What to produce — Include in the output exactly the lines from the opening of the data through the line containing "return x * math.cos(a)", and nothing more.

Data section —
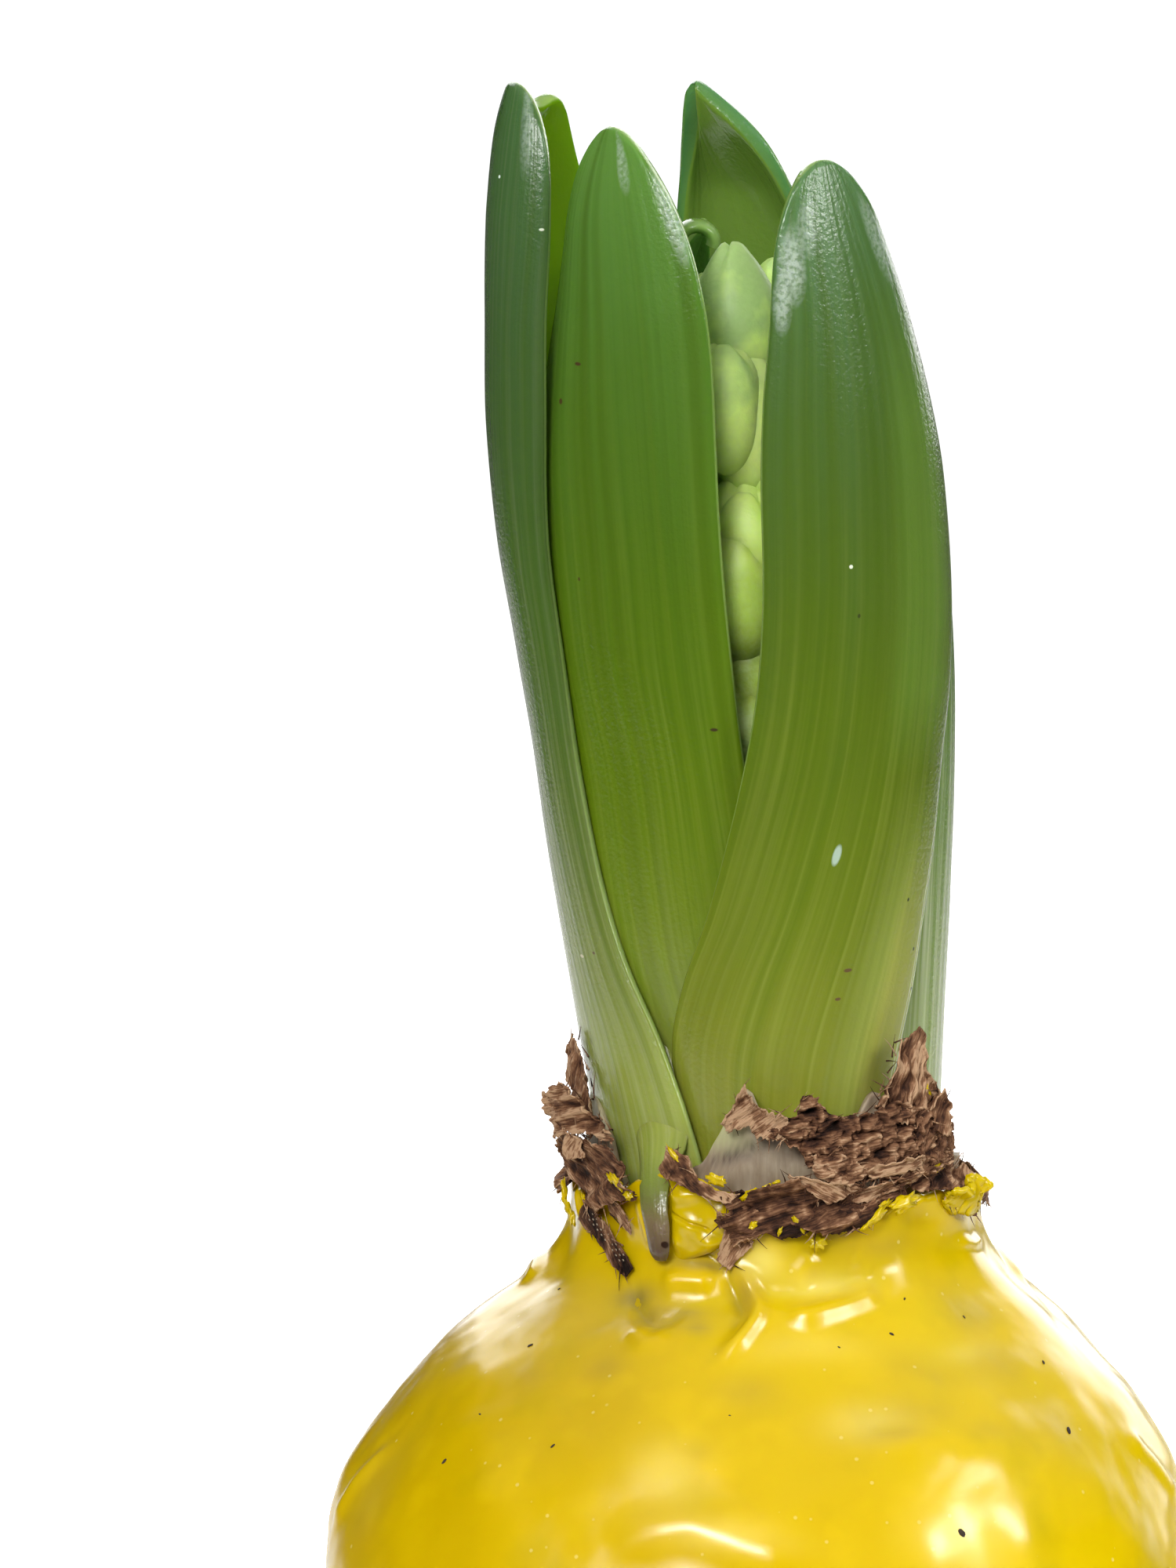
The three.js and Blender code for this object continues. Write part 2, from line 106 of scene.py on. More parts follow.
def facing(angle):
    # outwards at an angle, and sideways from there
    a = math.radians(angle)
    return Vector((math.cos(a), math.sin(a), 0)), Vector((-math.sin(a), math.cos(a), 0))


def turned(x, y, a):
    return x * math.cos(a) - y * math.sin(a), x * math.sin(a) + y * math.cos(a)


def spun(aside, upward, a):
    # two directions turned in their own plane
    return aside * math.cos(a) + upward * math.sin(a), upward * math.cos(a) - aside * math.sin(a)


def sheet(name, across, up, place):
    # a flat grid, then each of its corners is put in its place; place(u, v) is in millimetres
    bpy.ops.object.select_all(action="DESELECT")
    bpy.ops.mesh.primitive_grid_add(x_subdivisions=across, y_subdivisions=up, size=1)
    piece = bpy.context.object
    piece.name = name
    piece.data.name = name
    for corner in piece.data.vertices:
        corner.co = place(corner.co.x + 0.5, corner.co.y + 0.5) * mm
    return piece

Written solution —
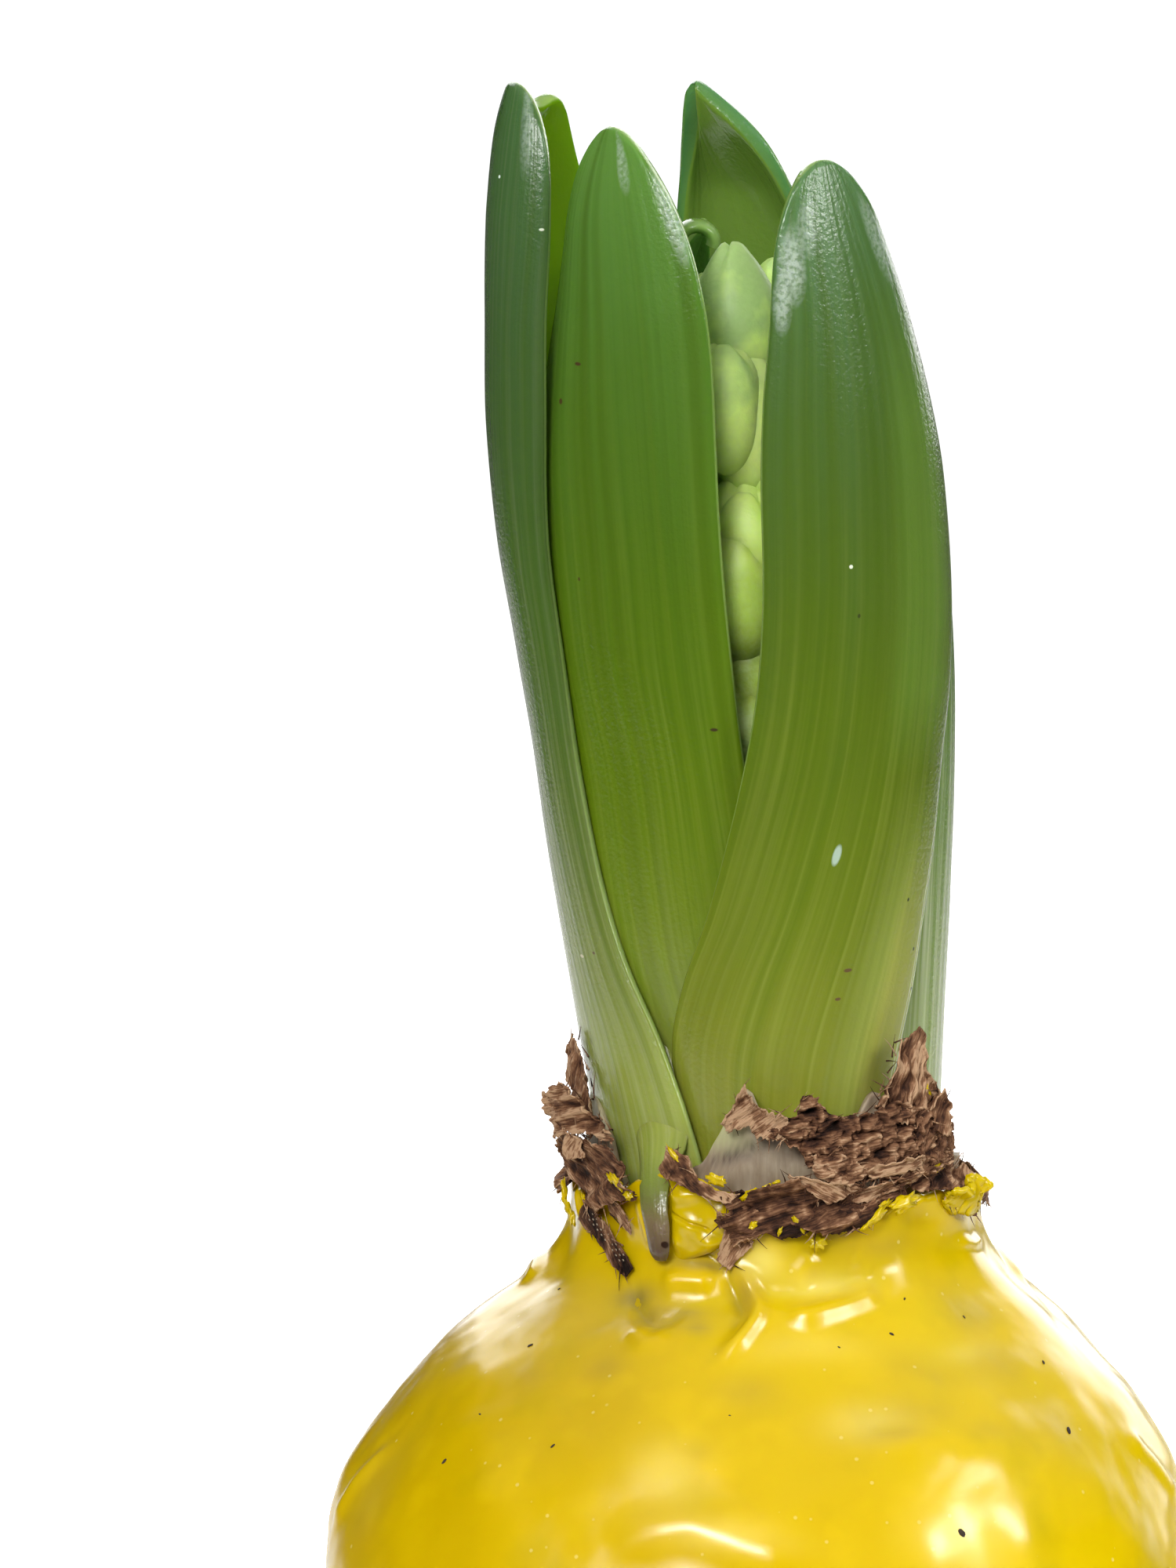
The three.js and Blender code for this object continues. Write part 2, from line 106 of scene.py on. More parts follow.
def facing(angle):
    # outwards at an angle, and sideways from there
    a = math.radians(angle)
    return Vector((math.cos(a), math.sin(a), 0)), Vector((-math.sin(a), math.cos(a), 0))


def turned(x, y, a):
    return x * math.cos(a) - y * math.sin(a), x * math.sin(a) + y * math.cos(a)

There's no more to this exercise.